Capek is often thought of as a science fiction writer but, as is the case with many writers of this genre, his appeal is much wider. Otherwise, why would his novels and plays still be read nearly 80 years later. Anyone with a taste for good, intellectual writing would enjoy this novel.

Rating: 3 stars
Summary: Colonialism, Imperialism all wraped into one
Review: To get a good look at what colonialism did to the Africa and the like, then read this book. There are a few flaws, I think, in that those colonized want to seek revenge. However, this is a great book for young people and adult to read and analyze without getting too caught up in race.

Rating: 4 stars
Summary: The Newts Today
Review: War With the Newts is a Swiftian social satire from the Czech science fiction writer Karl Capek. Gulliver's Travels uses humanlike animals to represent or critique human traits. The principal difference is that here, the Newts come to us. Newts are intelligent, amphibious salamanders that Capek, in what he probably doesn't realize is a digression into mysticism, calls Nature's other attempt to achieve the pinnacle of evolution. After being discovered on the verge of extinction by a pearl-hunting sea captain, the Newts quickly develop an advanced civilization in the context of twentieth century Earth.

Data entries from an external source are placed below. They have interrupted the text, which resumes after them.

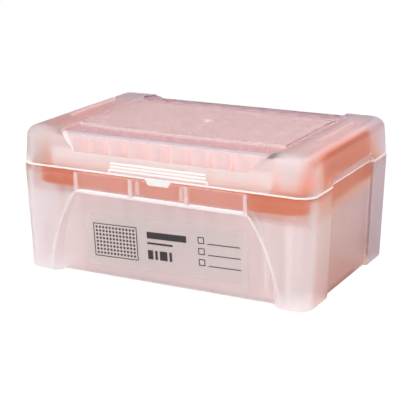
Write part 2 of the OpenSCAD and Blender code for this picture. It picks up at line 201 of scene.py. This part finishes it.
def moulded_copy(node, name, edge, finishes, bend=None):
    """Copy of a moulded piece, merged into a clean mesh, with its edges rounded by edge metres.
    bend says which points lie on a bend that gets a wider round of 1.2 mm first."""
    bpy.ops.object.select_all(action="DESELECT")
    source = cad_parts[node]
    piece = source.copy()
    piece.data = source.data.copy()
    piece.parent = None
    piece.name = name
    bpy.context.collection.objects.link(piece)
    for key in list(piece.keys()):
        del piece[key]
    bpy.context.view_layer.objects.active = piece
    piece.select_set(True)
    bpy.ops.object.mode_set(mode="EDIT")
    bpy.ops.mesh.select_all(action="SELECT")
    bpy.ops.mesh.remove_doubles(threshold=0.004 * MM)
    bpy.ops.mesh.dissolve_limited(angle_limit=math.radians(1))
    bpy.ops.object.mode_set(mode="OBJECT")
    piece.data.materials.clear()
    for finish in finishes:
        piece.data.materials.append(finish)
    for face in piece.data.polygons:
        face.material_index = SKIN
    if bend:
        round_edges(piece, lambda start, end: bend(*(start / MM)) and bend(*(end / MM)),
                    1.2 * MM, 3, BENT)
    bevel = piece.modifiers.new("rounded edges", "BEVEL")
    bevel.width = edge
    bevel.segments = 2
    bevel.limit_method = "ANGLE"
    bevel.angle_limit = math.radians(38)
    bevel.material = EDGE
    bpy.ops.object.modifier_apply(modifier=bevel.name)
    bpy.ops.object.shade_smooth_by_angle(angle=math.radians(40))
    flats = piece.modifiers.new("flat faces stay flat", "WEIGHTED_NORMAL")
    flats.keep_sharp = True
    bpy.ops.object.modifier_apply(modifier=flats.name)
    return piece


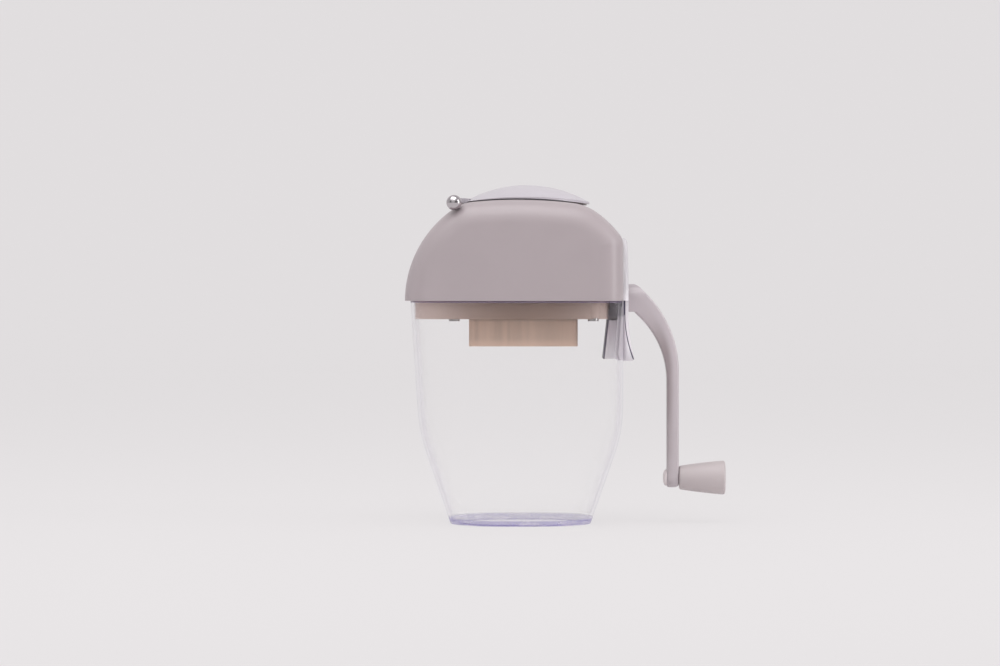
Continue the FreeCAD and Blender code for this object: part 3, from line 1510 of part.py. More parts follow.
def check_and_write(pieces):
    os.makedirs("parts", exist_ok=True)
    for thing in doc.Objects:
        if "Invalid" in thing.State or "Error" in thing.State:
            raise RuntimeError("%s failed to recompute" % thing.Label)
    for piece in pieces:
        shape = piece.Shape
        if shape.isNull() or not shape.isValid() or not shape.Solids:
            raise RuntimeError("%s is not a valid solid" % piece.Label)
    for piece in pieces:
        box = piece.Shape.BoundBox
        piece.Shape.exportStep("parts/%s.step" % piece.Label)
        print("%-18s %d solids %9.0f mm3  x %6.1f..%6.1f  y %6.1f..%6.1f  z %6.1f..%6.1f" % (
            piece.Label, len(piece.Shape.Solids), piece.Shape.Volume,
            box.XMin, box.XMax, box.YMin, box.YMax, box.ZMin, box.ZMax))


check_and_write(make_all())
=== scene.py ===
import math

import bmesh
import bpy
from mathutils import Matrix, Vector


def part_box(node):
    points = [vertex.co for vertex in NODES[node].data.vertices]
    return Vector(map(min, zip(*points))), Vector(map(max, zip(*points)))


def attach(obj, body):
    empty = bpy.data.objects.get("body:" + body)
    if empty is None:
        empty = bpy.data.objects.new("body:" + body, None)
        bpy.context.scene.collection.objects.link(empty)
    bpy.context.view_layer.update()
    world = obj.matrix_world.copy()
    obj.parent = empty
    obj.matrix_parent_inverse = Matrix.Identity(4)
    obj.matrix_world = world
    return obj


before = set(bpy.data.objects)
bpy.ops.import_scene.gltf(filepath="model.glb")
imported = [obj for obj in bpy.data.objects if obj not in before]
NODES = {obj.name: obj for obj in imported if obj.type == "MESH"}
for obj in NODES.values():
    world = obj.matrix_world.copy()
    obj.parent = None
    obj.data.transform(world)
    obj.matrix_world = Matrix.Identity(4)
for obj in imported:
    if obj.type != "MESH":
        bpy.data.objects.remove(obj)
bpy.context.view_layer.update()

bl_info = {
    "name": "Hand crank ice crusher",
    "version": (1, 0, 0),
    "blender": (4, 5, 0),
    "location": "3D View > Sidebar > Ice crusher",
    "description": "Finishes and small pieces of a hand crank ice crusher, with its stage",
    "category": "Object",
}

MM = 0.001

# The housing's lower edge, from which the front cover's lip hangs. The lip's inner face is upright
# down to the bend and then bows outwards.
RIM_PLANE = 165.0 * MM
LIP_BEND = 155.5 * MM
LIP_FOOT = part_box("front_cover")[0][2]
LIP_INSIDE = 75.75 * MM
LIP_BOW = 87.13 * MM

# The lid's round mouth, the groove round it under the lid's rim, and the hinge's knuckles behind
# it.
MOUTH_X = 4.5 * MM
GROOVE_INSIDE = 43.1 * MM
GROOVE_OUTSIDE = 46.0 * MM
KNUCKLE_X = -37.0 * MM

# The crank arm's outer edge, which bends round this axis and is upright below it.
BEND_X = 35.5 * MM
BEND_Z = 112.0 * MM
BEND_RADIUS = 81.5 * MM


# ---------------------------------------------------------------- shader graphs

def both_ways(operation):
    """A Python operator and its reflected form, each of which adds a Math node."""
    def forward(field, other):
        return field.math(operation, field, other)

    def reflected(field, other):
        return field.math(operation, other, field)

    return forward, reflected


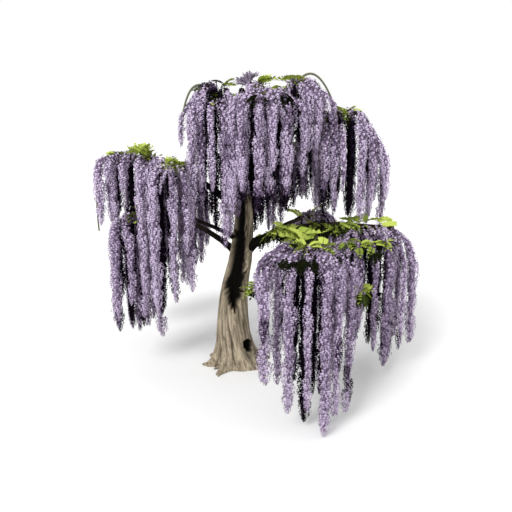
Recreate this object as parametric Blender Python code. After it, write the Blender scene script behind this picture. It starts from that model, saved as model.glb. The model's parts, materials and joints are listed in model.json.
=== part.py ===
"""A weeping wisteria grown as a small tree, in flower.

Units are metres, +Z is up, and the origin is the middle of the flat cut under the trunk, at ground level.
Seen from -Y, the tree's front, +X is to the right. One trunk carries the boughs. Each bough ends where a
mass of foliage begins, and a mass is a stem from which flowering strands arch out and hang down.
"""

import math
from dataclasses import dataclass, field

import bmesh
import bpy
import numpy as np
from mathutils import Vector

# Clearances between neighbouring solids
JOINT_GAP = 0.0004
STRAND_CLEARANCE = 0.012
GROUND_CLEARANCE = 0.02

# Trunk: its foot swells, it sways at the foot and leans to the right above
TRUNK_HEIGHT = 2.5
TRUNK_RADIUS = 0.256
TRUNK_TAPER = 0.063
FOOT_SWELL = 0.06
FOOT_SWELL_HEIGHT = 0.2
LEAN = 0.11
LEAN_FROM, LEAN_TO = 0.9, 2.2
SWAY = 0.05
SWAY_HEIGHT = 1.5
TRUNK_SIDES = 24
RING_HEIGHTS = (0, 0.05, 0.12, 0.22, 0.36, 0.56, 0.82, 0.98, 1.2, 1.5, 1.8, 2.1, 2.34, TRUNK_HEIGHT)

# The hollow cleft up the front of the trunk, and the knot hole above the right root
CLEFT_AZIMUTH = -91
CLEFT_WIDTH = 25
CLEFT_DEPTH = 0.62
CLEFT_FROM, CLEFT_FULL, CLEFT_TO = 0.8, 1.25, 2.45
CLEFT_EASE = 0.1
KNOT_AZIMUTH, KNOT_HEIGHT, KNOT_RADIUS, KNOT_OUT = -40, 0.31, 0.068, 0.27

# Limbs and stems
LIMB_SIDES = 7
LIMB_SEGMENTS = 3
STEM_SIDES = 5
STEM_SEGMENTS = 4
STEM_RADIUS, STEM_TIP_RADIUS = 0.026, 0.013
WHIP_SIDES = 3
WHIP_FROM = 0.9
WHIP_RADIUS, WHIP_TIP_RADIUS = 0.017, 0.011

# Where strands grow. Each further attempt moves a strand's place out and round
GOLDEN_ANGLE = math.pi * (3 - math.sqrt(5))
TRIES = 5
FIRST_PLACE = 0.6
STEP_OUT, STEP_ROUND = 0.05, 0.45
START_BACK, START_LEAST, START_SPREAD = 0.14, 0.22, 0.1
HEM_SPREAD = 0.22
FOOT_SPREAD = 0.03
LEAST_FALL = 0.12
ARCH_POINTS = 9
FALL_POINTS = 9

# The shape of a strand: a bare twig, then tiers of flowers down to a point
STRAND_SIDES = 4
TWIG_RADIUS = 0.009
BUD_RADIUS = 0.022
COLUMN_RADIUS = 0.085
COLUMN_WAIST = 0.75
COLUMN_STEP = 0.38
TIERS_LEAST, TIERS_MOST = 3, 5
BARE_SHARE = 0.6
FREE_START = 0.04
SIZE_LEAST, SIZE_SPREAD = 0.85, 0.3
FILL_START, FILL_RATE = 0.45, 3.5
TAPER_FROM, TAPER, TAPER_POWER = 0.65, 0.8, 1.5

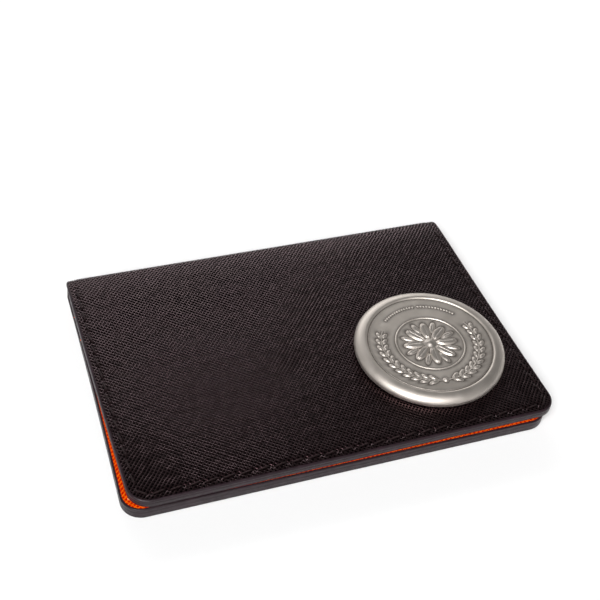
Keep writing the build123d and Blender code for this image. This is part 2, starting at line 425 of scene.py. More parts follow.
def ramp(tree, value, low, high, to_low=0.0, to_high=1.0):
    node = add_node(tree, "MapRange", interpolation_type="SMOOTHSTEP")
    return feed(tree, node, (value, low, high, to_low, to_high))


def noise(tree, vector, scale, detail=3.0):
    return feed(tree, add_node(tree, "TexNoise"), {"Vector": vector, "Scale": scale, "Detail": detail})


def bump(tree, height, distance):
    """A normal from a height, with the distance in millimetres."""
    return feed(tree, add_node(tree, "Bump"), {"Height": height, "Distance": distance * MM, "Strength": 1.0})


def scaled(tree, vector, by):
    return feed(tree, add_node(tree, "VectorMath", operation="SCALE"), {0: vector, "Scale": by})


def stretched(tree, vector, scale, turn=0.0):
    return feed(tree, add_node(tree, "Mapping"), {"Vector": vector, "Scale": scale, "Rotation": (0, 0, turn)})


def uv_mm(tree):
    uv = add_node(tree, "UVMap", uv_map="UVMap").outputs[0]
    split = add_node(tree, "SeparateXYZ")
    feed(tree, split, (uv,))
    return uv, split.outputs[0], split.outputs[1]


def object_point(tree):
    """Position in the piece's own space, in millimetres."""
    return scaled(tree, add_node(tree, "TexCoord").outputs["Object"], 1 / MM)


# ---- materials
HATCH = (-50.0, 40.0)  # headings of the two families of ridges
HATCH_PITCH = 0.8
HATCH_DEPTH = 0.08
WEAVE_PITCH = 0.32


def hatched_leather(name, pit_shade, ridge, rough, tint, patch, gloss, fade, narrow=1.0, step=(0.42, 0.96)):
    """Cross-hatched leather: two families of fine ridges over pits, with fading, wear and colour drift.

    The pits' colour is darker than the ridges': painted shade in the recesses. fade is the least strength of
    each family, narrow thins the ridges, step says where the pits' painted shade turns into the ridges'
    colour, and gloss is the shine of the pits and of the ridges.
    """
    made, t, shader = material(name)
    uv, u, v = uv_mm(t)
    slow = times(t, calc(t, "SUBTRACT", noise(t, uv, 0.05, 2.0), 0.5), 1.6)
    fine = times(t, calc(t, "SUBTRACT", noise(t, uv, 0.4, 2.0), 0.5), 0.5)
    sway = calc(t, "ADD", slow, fine)
    worn = ramp(t, noise(t, uv, 0.55, 2.0), 0.3, 0.7, 0.8, 1.06)
    place = ramp(t, noise(t, uv, 0.022, 2.0), 0.3, 0.7)
    ridges, shares = [], []
    for heading, low, side in zip(HATCH, fade, (place, calc(t, "SUBTRACT", 1.0, place))):
        a = math.radians(heading)
        across = times(t, u, -math.sin(a) / HATCH_PITCH)
        along = times(t, v, math.cos(a) / HATCH_PITCH)
        phase = calc(t, "ADD", calc(t, "ADD", across, along), sway)
        wave = calc(t, "MULTIPLY_ADD", calc(t, "COSINE", times(t, phase, TAU)), 0.5, 0.5)
        shares.append(ramp(t, side, 0.0, 0.5, low, 1.0))
        strength = times(t, shares[-1], worn)
        ridges.append(times(t, calc(t, "POWER", wave, narrow), strength))
    joined = calc(t, "SMOOTH_MAX", *ridges, 0.12)
    thinned = calc(t, "SUBTRACT", 1.0, times(t, *shares))
    evened = calc(t, "MULTIPLY_ADD", thinned, 0.22, joined)
    grain = times(t, noise(t, uv, 2.6), 0.09)
    blotch = ramp(t, noise(t, uv, 0.06), 0.3, 0.7, 1 - patch, 1 + patch)
    feed(t, shader, {
        # the pits get a darker colour, painted shade in the recesses; the ridges get their own colour
        "Base Color": scaled(t, mix(t, ramp(t, evened, *step), pit_shade, ridge), blotch),
        "Roughness": ramp(t, joined, 0.2, 0.9, rough + 0.12, rough),
        "Specular IOR Level": ramp(t, evened, *step, *gloss),
        "Specular Tint": tint,
        "Normal": bump(t, calc(t, "ADD", joined, grain), HATCH_DEPTH),
    })
    return made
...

The Newts serve two allegorical purposes for Capek. They represent the worst of humanity, and they bring out the worst in humanity. At first, they are treated to typical ugly colonialism and have visited upon them every atrocity and indignity one could imagine humanity inflicting on a weaker race. We also see Capek's political views, at least to the extent that he thinks all the major political movements of his time were just silly. His disdain for communism explains the fifty-year gap between first and second printing of the novel. Nazism is presented as buffoonish, capitalism as plain evil. As we look more closely at the Newts, however, they become menacing in their racial lack of interest in art, science, recreation, or anything beyond the rudimentary religion. By the end of the book, it is clear that we are rooting for humanity as the war comes. Man does not live by bread alone, but the Newts live solely on oysters.
I had thought to read Newts as a diatribe against war, starting it as we begin our unlawful invasion. But pacifism isn't the point of the book; if there's a moral, it's that we must treat each other decently and responsibly. But the last chapter could have been written by an Iraq hawk, as the world community mulishly refuses to unite against the growing menace of the Newts, to its ultimate doom. Newts is a Frankenstein story, like R.U.R, and a good one. But ultimately its target audience should have been WWII Germans, and today its trenchant pronouncements on the dangers of technology seem poignantly obsolete...too late.